- [TO DO]
Write out the records again, exactly, leaving none out.

[Records from a data collection]
--

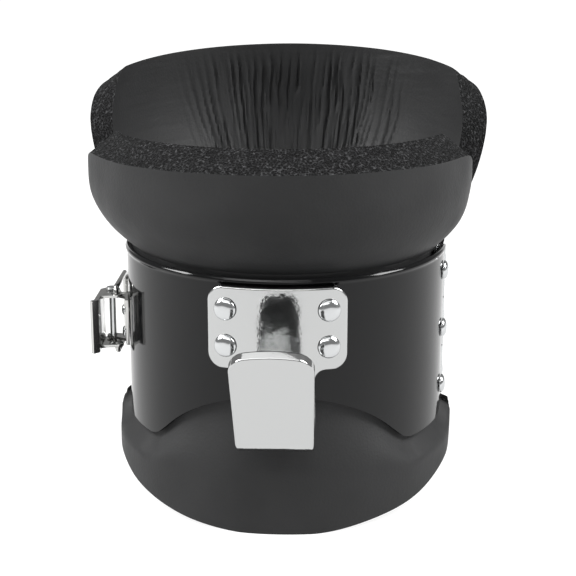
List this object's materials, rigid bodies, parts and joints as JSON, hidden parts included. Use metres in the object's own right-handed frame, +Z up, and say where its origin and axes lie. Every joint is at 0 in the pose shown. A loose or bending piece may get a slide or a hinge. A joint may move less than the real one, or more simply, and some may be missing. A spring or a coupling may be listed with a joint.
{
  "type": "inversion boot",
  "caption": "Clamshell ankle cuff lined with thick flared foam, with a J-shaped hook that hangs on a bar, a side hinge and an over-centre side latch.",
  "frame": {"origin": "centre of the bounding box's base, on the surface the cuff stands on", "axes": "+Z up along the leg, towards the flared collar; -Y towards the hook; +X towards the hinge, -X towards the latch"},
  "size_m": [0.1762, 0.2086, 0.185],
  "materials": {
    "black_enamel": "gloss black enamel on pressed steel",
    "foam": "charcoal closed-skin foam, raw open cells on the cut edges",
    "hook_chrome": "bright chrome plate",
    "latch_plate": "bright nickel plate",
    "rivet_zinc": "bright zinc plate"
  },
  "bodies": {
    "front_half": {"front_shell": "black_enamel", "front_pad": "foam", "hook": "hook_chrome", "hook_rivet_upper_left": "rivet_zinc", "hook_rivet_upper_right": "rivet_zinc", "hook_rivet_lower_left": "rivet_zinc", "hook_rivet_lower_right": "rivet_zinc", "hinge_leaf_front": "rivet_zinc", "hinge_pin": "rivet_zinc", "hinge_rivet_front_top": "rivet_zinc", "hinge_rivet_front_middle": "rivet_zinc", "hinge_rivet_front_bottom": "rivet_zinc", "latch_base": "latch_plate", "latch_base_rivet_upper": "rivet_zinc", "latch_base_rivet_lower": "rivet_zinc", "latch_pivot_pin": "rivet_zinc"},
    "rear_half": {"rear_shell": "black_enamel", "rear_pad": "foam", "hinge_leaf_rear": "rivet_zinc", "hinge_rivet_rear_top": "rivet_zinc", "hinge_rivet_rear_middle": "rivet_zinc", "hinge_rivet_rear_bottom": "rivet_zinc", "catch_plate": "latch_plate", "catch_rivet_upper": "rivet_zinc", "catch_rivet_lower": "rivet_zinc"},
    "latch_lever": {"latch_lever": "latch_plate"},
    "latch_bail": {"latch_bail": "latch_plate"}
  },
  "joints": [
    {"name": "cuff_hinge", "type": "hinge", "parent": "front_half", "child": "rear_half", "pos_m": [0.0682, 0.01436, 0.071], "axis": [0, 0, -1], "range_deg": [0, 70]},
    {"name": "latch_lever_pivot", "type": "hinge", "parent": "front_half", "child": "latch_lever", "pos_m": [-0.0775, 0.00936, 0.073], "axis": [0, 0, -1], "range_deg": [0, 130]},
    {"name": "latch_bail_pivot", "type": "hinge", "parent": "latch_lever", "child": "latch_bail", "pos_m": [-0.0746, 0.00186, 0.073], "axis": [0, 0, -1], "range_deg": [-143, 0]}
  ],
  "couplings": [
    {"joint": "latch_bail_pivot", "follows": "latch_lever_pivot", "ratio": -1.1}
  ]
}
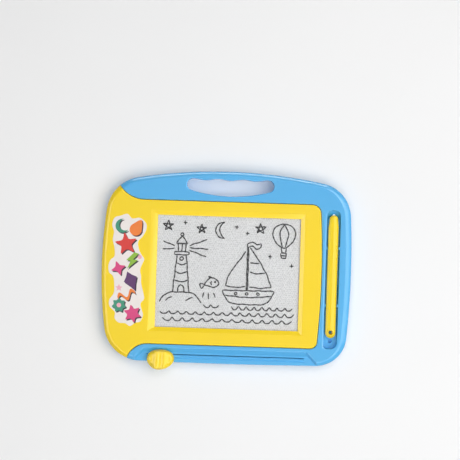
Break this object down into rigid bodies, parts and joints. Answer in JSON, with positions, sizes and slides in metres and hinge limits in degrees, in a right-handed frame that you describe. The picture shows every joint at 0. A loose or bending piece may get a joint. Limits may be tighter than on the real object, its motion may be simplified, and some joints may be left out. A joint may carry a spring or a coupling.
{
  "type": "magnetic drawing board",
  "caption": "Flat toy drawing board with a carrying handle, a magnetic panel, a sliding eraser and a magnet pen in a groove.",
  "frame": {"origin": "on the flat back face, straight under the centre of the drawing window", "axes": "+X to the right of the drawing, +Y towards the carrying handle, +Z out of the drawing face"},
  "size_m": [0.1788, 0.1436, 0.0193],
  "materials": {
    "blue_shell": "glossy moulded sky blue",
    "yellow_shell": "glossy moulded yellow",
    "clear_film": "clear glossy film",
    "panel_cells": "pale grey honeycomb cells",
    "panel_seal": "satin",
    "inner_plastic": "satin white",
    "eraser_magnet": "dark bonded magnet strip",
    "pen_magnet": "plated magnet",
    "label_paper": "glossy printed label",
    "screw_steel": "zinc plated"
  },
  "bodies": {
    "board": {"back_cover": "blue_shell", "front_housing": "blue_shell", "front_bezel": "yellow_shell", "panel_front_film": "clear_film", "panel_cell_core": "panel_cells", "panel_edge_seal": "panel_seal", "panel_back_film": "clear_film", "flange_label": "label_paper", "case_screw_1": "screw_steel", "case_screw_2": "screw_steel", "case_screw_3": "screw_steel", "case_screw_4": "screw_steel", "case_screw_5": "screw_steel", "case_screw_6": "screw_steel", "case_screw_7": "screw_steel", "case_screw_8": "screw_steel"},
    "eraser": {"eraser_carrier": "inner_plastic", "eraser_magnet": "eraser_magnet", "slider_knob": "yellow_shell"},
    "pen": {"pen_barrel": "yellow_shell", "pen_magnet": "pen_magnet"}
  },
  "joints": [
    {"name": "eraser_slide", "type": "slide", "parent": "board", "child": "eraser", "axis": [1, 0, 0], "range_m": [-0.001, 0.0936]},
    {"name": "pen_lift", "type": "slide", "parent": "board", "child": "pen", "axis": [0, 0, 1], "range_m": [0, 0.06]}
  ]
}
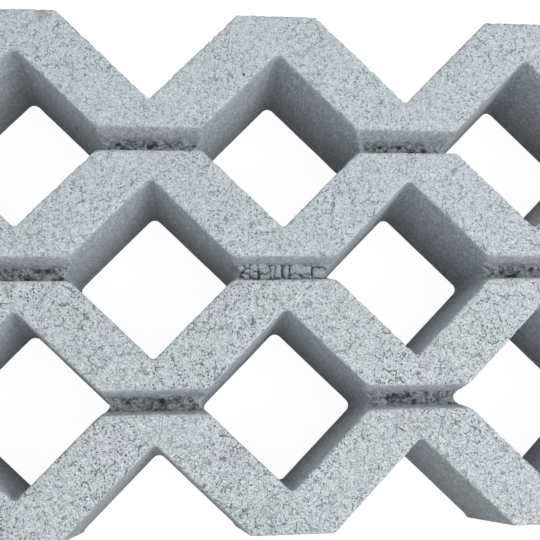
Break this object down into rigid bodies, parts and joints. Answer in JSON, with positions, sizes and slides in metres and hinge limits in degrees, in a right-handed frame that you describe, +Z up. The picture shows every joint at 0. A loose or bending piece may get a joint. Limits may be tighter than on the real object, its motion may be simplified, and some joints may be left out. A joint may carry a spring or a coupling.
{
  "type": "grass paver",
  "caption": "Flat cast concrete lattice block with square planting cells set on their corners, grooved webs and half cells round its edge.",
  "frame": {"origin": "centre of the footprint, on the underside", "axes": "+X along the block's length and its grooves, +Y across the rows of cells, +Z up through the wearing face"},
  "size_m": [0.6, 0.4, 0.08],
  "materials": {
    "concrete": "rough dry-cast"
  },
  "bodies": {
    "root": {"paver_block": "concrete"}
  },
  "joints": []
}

--

- [TASK ANSWER]
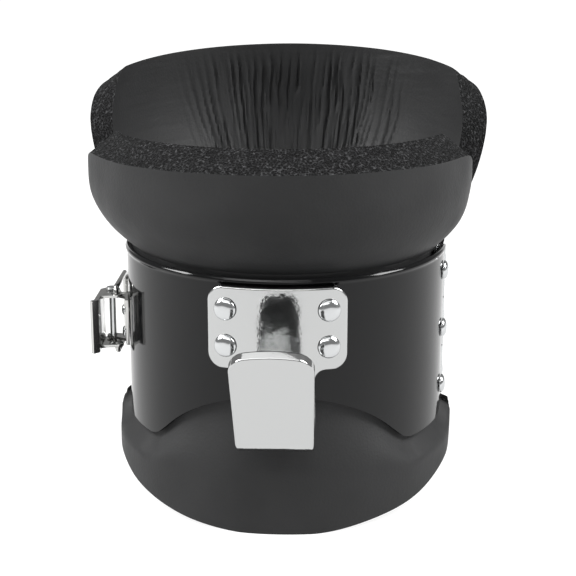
List this object's materials, rigid bodies, parts and joints as JSON, hidden parts included. Use metres in the object's own right-handed frame, +Z up, and say where its origin and axes lie. Every joint is at 0 in the pose shown. A loose or bending piece may get a slide or a hinge. A joint may move less than the real one, or more simply, and some may be missing. A spring or a coupling may be listed with a joint.
{
  "type": "inversion boot",
  "caption": "Clamshell ankle cuff lined with thick flared foam, with a J-shaped hook that hangs on a bar, a side hinge and an over-centre side latch.",
  "frame": {"origin": "centre of the bounding box's base, on the surface the cuff stands on", "axes": "+Z up along the leg, towards the flared collar; -Y towards the hook; +X towards the hinge, -X towards the latch"},
  "size_m": [0.1762, 0.2086, 0.185],
  "materials": {
    "black_enamel": "gloss black enamel on pressed steel",
    "foam": "charcoal closed-skin foam, raw open cells on the cut edges",
    "hook_chrome": "bright chrome plate",
    "latch_plate": "bright nickel plate",
    "rivet_zinc": "bright zinc plate"
  },
  "bodies": {
    "front_half": {"front_shell": "black_enamel", "front_pad": "foam", "hook": "hook_chrome", "hook_rivet_upper_left": "rivet_zinc", "hook_rivet_upper_right": "rivet_zinc", "hook_rivet_lower_left": "rivet_zinc", "hook_rivet_lower_right": "rivet_zinc", "hinge_leaf_front": "rivet_zinc", "hinge_pin": "rivet_zinc", "hinge_rivet_front_top": "rivet_zinc", "hinge_rivet_front_middle": "rivet_zinc", "hinge_rivet_front_bottom": "rivet_zinc", "latch_base": "latch_plate", "latch_base_rivet_upper": "rivet_zinc", "latch_base_rivet_lower": "rivet_zinc", "latch_pivot_pin": "rivet_zinc"},
    "rear_half": {"rear_shell": "black_enamel", "rear_pad": "foam", "hinge_leaf_rear": "rivet_zinc", "hinge_rivet_rear_top": "rivet_zinc", "hinge_rivet_rear_middle": "rivet_zinc", "hinge_rivet_rear_bottom": "rivet_zinc", "catch_plate": "latch_plate", "catch_rivet_upper": "rivet_zinc", "catch_rivet_lower": "rivet_zinc"},
    "latch_lever": {"latch_lever": "latch_plate"},
    "latch_bail": {"latch_bail": "latch_plate"}
  },
  "joints": [
    {"name": "cuff_hinge", "type": "hinge", "parent": "front_half", "child": "rear_half", "pos_m": [0.0682, 0.01436, 0.071], "axis": [0, 0, -1], "range_deg": [0, 70]},
    {"name": "latch_lever_pivot", "type": "hinge", "parent": "front_half", "child": "latch_lever", "pos_m": [-0.0775, 0.00936, 0.073], "axis": [0, 0, -1], "range_deg": [0, 130]},
    {"name": "latch_bail_pivot", "type": "hinge", "parent": "latch_lever", "child": "latch_bail", "pos_m": [-0.0746, 0.00186, 0.073], "axis": [0, 0, -1], "range_deg": [-143, 0]}
  ],
  "couplings": [
    {"joint": "latch_bail_pivot", "follows": "latch_lever_pivot", "ratio": -1.1}
  ]
}
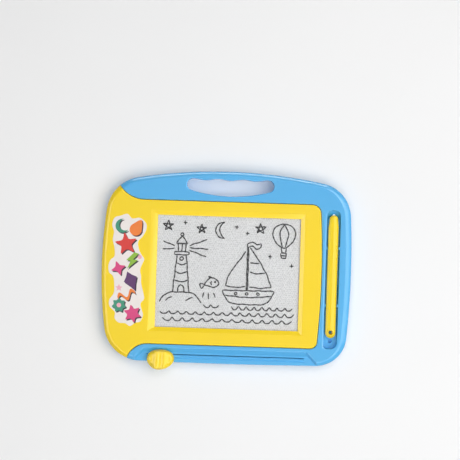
Break this object down into rigid bodies, parts and joints. Answer in JSON, with positions, sizes and slides in metres and hinge limits in degrees, in a right-handed frame that you describe. The picture shows every joint at 0. A loose or bending piece may get a joint. Limits may be tighter than on the real object, its motion may be simplified, and some joints may be left out. A joint may carry a spring or a coupling.
{
  "type": "magnetic drawing board",
  "caption": "Flat toy drawing board with a carrying handle, a magnetic panel, a sliding eraser and a magnet pen in a groove.",
  "frame": {"origin": "on the flat back face, straight under the centre of the drawing window", "axes": "+X to the right of the drawing, +Y towards the carrying handle, +Z out of the drawing face"},
  "size_m": [0.1788, 0.1436, 0.0193],
  "materials": {
    "blue_shell": "glossy moulded sky blue",
    "yellow_shell": "glossy moulded yellow",
    "clear_film": "clear glossy film",
    "panel_cells": "pale grey honeycomb cells",
    "panel_seal": "satin",
    "inner_plastic": "satin white",
    "eraser_magnet": "dark bonded magnet strip",
    "pen_magnet": "plated magnet",
    "label_paper": "glossy printed label",
    "screw_steel": "zinc plated"
  },
  "bodies": {
    "board": {"back_cover": "blue_shell", "front_housing": "blue_shell", "front_bezel": "yellow_shell", "panel_front_film": "clear_film", "panel_cell_core": "panel_cells", "panel_edge_seal": "panel_seal", "panel_back_film": "clear_film", "flange_label": "label_paper", "case_screw_1": "screw_steel", "case_screw_2": "screw_steel", "case_screw_3": "screw_steel", "case_screw_4": "screw_steel", "case_screw_5": "screw_steel", "case_screw_6": "screw_steel", "case_screw_7": "screw_steel", "case_screw_8": "screw_steel"},
    "eraser": {"eraser_carrier": "inner_plastic", "eraser_magnet": "eraser_magnet", "slider_knob": "yellow_shell"},
    "pen": {"pen_barrel": "yellow_shell", "pen_magnet": "pen_magnet"}
  },
  "joints": [
    {"name": "eraser_slide", "type": "slide", "parent": "board", "child": "eraser", "axis": [1, 0, 0], "range_m": [-0.001, 0.0936]},
    {"name": "pen_lift", "type": "slide", "parent": "board", "child": "pen", "axis": [0, 0, 1], "range_m": [0, 0.06]}
  ]
}
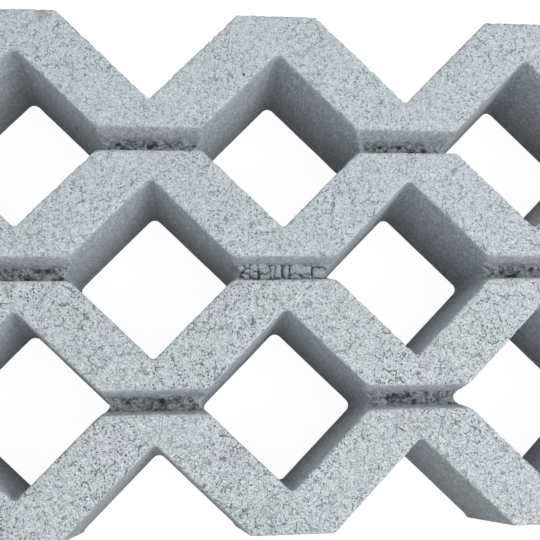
Break this object down into rigid bodies, parts and joints. Answer in JSON, with positions, sizes and slides in metres and hinge limits in degrees, in a right-handed frame that you describe, +Z up. The picture shows every joint at 0. A loose or bending piece may get a joint. Limits may be tighter than on the real object, its motion may be simplified, and some joints may be left out. A joint may carry a spring or a coupling.
{
  "type": "grass paver",
  "caption": "Flat cast concrete lattice block with square planting cells set on their corners, grooved webs and half cells round its edge.",
  "frame": {"origin": "centre of the footprint, on the underside", "axes": "+X along the block's length and its grooves, +Y across the rows of cells, +Z up through the wearing face"},
  "size_m": [0.6, 0.4, 0.08],
  "materials": {
    "concrete": "rough dry-cast"
  },
  "bodies": {
    "root": {"paver_block": "concrete"}
  },
  "joints": []
}